Sunday, March 3, 2013

Year 3, Day 62: Jeremiah 9

The Weeping Prophet

It is passages like the opening of Jeremiah 9 that give Jeremiah the nickname of the “Weeping Prophet.”  But there is a balance here that I think is important to bring out as we pour over these verses of Jeremiah’s lament.  We can learn leadership from this prophet’s witness.

Jeremiah laments.  He weeps.  He wishes his eyes could be continual fountains of weeping.  Jeremiah is torn apart because of the love He genuinely has for the people of God.

However, the balance to be found is that Jeremiah is repulsed by their idolatry.  He knows their behavior is akin to an adulterer.  He knows the people are treacherous.  Their tongues are wicked.  They go from one evil to the next without any kind of reprieve or repentance.  Neighbors fear one another.  People actively deceive each other.  They intentionally oppress one another for their own personal gain.

Jeremiah wishes for a reality that cannot be.  He weeps because he knows the truth.  The ideal that he desires will not happen.  If a country is so willing to devour one another to get what they want, then they will eventually be devoured themselves.  Jeremiah has good reason to weep.  But he doesn’t just weep.  He weeps with reason.

Judgment

God sees this, too.  God promises judgment.  I was amused by the focus of God’s pity, though.  God pities the mountains and the wilderness, not the people who live in them.  God’s pity is for creation.  Humanity – God’s chosen people – has done this to themselves.  Creation is an innocent victim caught up in the games that people play with one another.

So God will teach those who play games with sin.  He will judge them.  He will bring peace back to the land – even if that peace had to be bought by captivity.
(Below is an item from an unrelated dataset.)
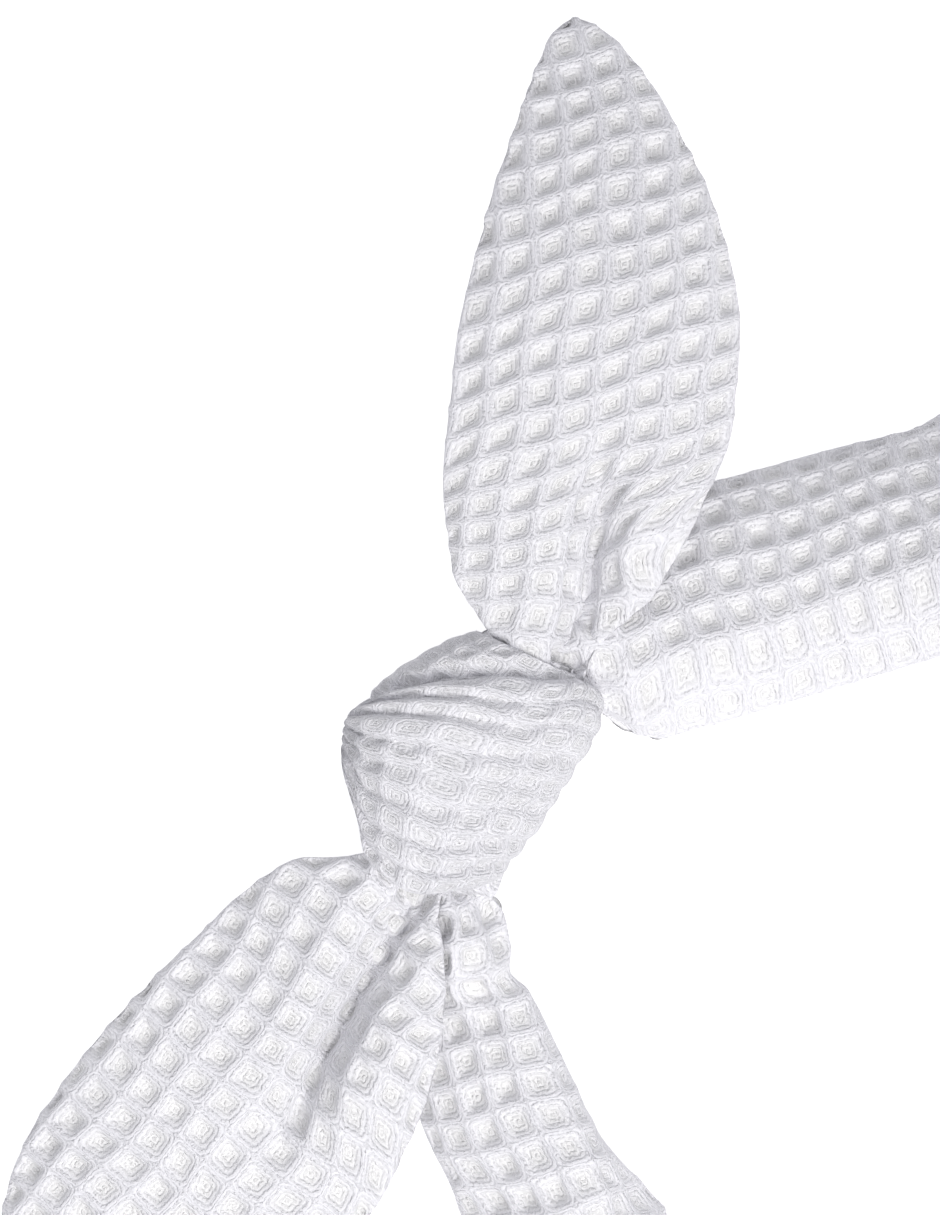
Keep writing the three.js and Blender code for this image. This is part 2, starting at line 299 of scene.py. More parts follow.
def yarnFloats():
    # the rings of yarn in each waffle, from clothUV, as a height and a thread mask
    tree, given, out = nodeGroup(
        "yarnFloats",
        [
            ("Cloth", "NodeSocketVector", None),
            ("Yarns", "NodeSocketFloat", 4.0),
            ("Stray", "NodeSocketFloat", 0.17),
        ],
        [("Height", "NodeSocketFloat"), ("Thread", "NodeSocketFloat")],
    )
    fuzz = tree.nodes.new("ShaderNodeTexNoise")
    fuzz.inputs["Scale"].default_value = 5.5
    fuzz.inputs["Detail"].default_value = 4.0
    fuzz.inputs["Roughness"].default_value = 0.7
    tree.links.new(given.outputs["Cloth"], fuzz.inputs["Vector"])
    stray = tree.nodes.new("ShaderNodeVectorMath")
    stray.operation = "SUBTRACT"
    tree.links.new(fuzz.outputs["Color"], stray.inputs[0])
    stray.inputs[1].default_value = (0.5, 0.5, 0.5)
    bent = tree.nodes.new("ShaderNodeVectorMath")
    bent.operation = "MULTIPLY_ADD"
    tree.links.new(stray.outputs[0], bent.inputs[0])
    tree.links.new(given.outputs["Stray"], bent.inputs[1])
    tree.links.new(given.outputs["Cloth"], bent.inputs[2])
    parts = tree.nodes.new("ShaderNodeSeparateXYZ")
    tree.links.new(bent.outputs[0], parts.inputs[0])
    sides = []
    for axis in (0, 1):
        share = mathNode(tree, "FRACT", parts.outputs[axis])
        away = mathNode(tree, "ABSOLUTE", mathNode(tree, "SUBTRACT", share, 0.5))
        sides.append(mathNode(tree, "POWER", mathNode(tree, "MULTIPLY", away, 2.0), 5.0))
    square = mathNode(tree, "POWER", mathNode(tree, "ADD", sides[0], sides[1]), 1 / 5)
    turns = mathNode(tree, "MULTIPLY", square, given.outputs["Yarns"])
    phase = mathNode(tree, "MULTIPLY", turns, math.tau)
    yarn = mathNode(tree, "MULTIPLY_ADD", mathNode(tree, "SINE", phase), 0.5)
    tree.nodes[-1].inputs[2].default_value = 0.5
    # a yarn stands out here and sinks there
    patch = tree.nodes.new("ShaderNodeTexNoise")
    patch.inputs["Scale"].default_value = 13.0
    patch.inputs["Detail"].default_value = 3.0
    tree.links.new(given.outputs["Cloth"], patch.inputs["Vector"])
    broken = mathNode(tree, "MULTIPLY_ADD", patch.outputs["Fac"], 3.0)
    tree.nodes[-1].inputs[2].default_value = -0.75
    height = mathNode(tree, "MULTIPLY", yarn, broken)
    tree.links.new(height, out.inputs["Height"])
    tree.links.new(yarn, out.inputs["Thread"])
    return tree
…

A Moment of Prose Among Poetry

Jeremiah 12-16 leaves the poetry of God’s voice behind as Jeremiah and God engage in dialogue.  Jeremiah wonders who can comprehend what is happening.  I actually take great consolation at this point.  Jeremiah is essentially confessing that while he “gets it” he also doesn’t comprehend it.  He knows what God is doing and why it is happening, but he doesn’t know the answer to it.  Jeremiah sees and desires another reality where the people of God walk hand in hand with God.  He just doesn’t know how to get there from here.

I am consoled by this confession because I likewise often wonder if I know how to get from the present reality to God’s ideal.  I know that God can bring it about.  I have full confidence that God can do what He desires and in a manner of His desiring.  I even have the intelligence to know that perhaps the biggest thing I can do is make sure I get out of the way!  But that still doesn’t mean I know how it is going to happen.  I must merely humble myself – like Jeremiah – and know that I can believe in God’s ideal and trust Him to move me and those around me into that reality.  It is God whose hand is important in movement, not mine.

Before I leave this section of prose, I want to also make a comment on verse 16.  God tells Jeremiah that He will send the sword after them until He has “consumed” them.  I prefer a more literal translation of this word.  Literally, this word means finished, accomplished, or brought to an end.  God says that He will chastise the Hebrew people with the sword until He has finished with them.  There is a rich and dark meaning there that I don’t want to put into words.  But I do want us all to be able to contemplate – and swallow hard after contemplating – the meaning of those words.

A Return to Uncircumcision

As we bring this chapter of Jeremiah to a conclusion we see more and more calls to mourning.  But at the end of this chapter we have another one of these passages that flash brilliantly forward with the wisdom of the New Testament.  I’ve spoken recently about my love of one of my favorite trilogy of verses {Hosea 6:6, Psalm 51:15-17, Joel 2:13}.  But here at the end of Jeremiah we have another passage in like mind.  The time is coming when those who are uncircumcised or circumcised only in the outward appearance will stand in judgment.

God makes it clear as we end this chapter.  God wants a circumcision of the heart.  God wants people who truly desire to obey Him.  God wants people who strive to make His ways their ways.  Yes, such people will fail.  That is why God has made the means of repentance and forgiveness.  But our failure does not mitigate our effort.  God wants people who recognize His grace in this life and who respond to that grace by desiring to be His people.

God doesn’t want platitudes.  He doesn’t want large gatherings of people who can be whipped up into a frenzy that makes no change in who they are in the long run.  God doesn’t want scores of people who can recite mantras and put on a show of righteousness.

God wants genuine contrition of the heart.  He wants us to struggle and wrestle with who we are.  He wants us to know ourselves and know Him.  He wants us to live in that dichotomy.  He wants us to learn to chose Him as we live in that dichotomy.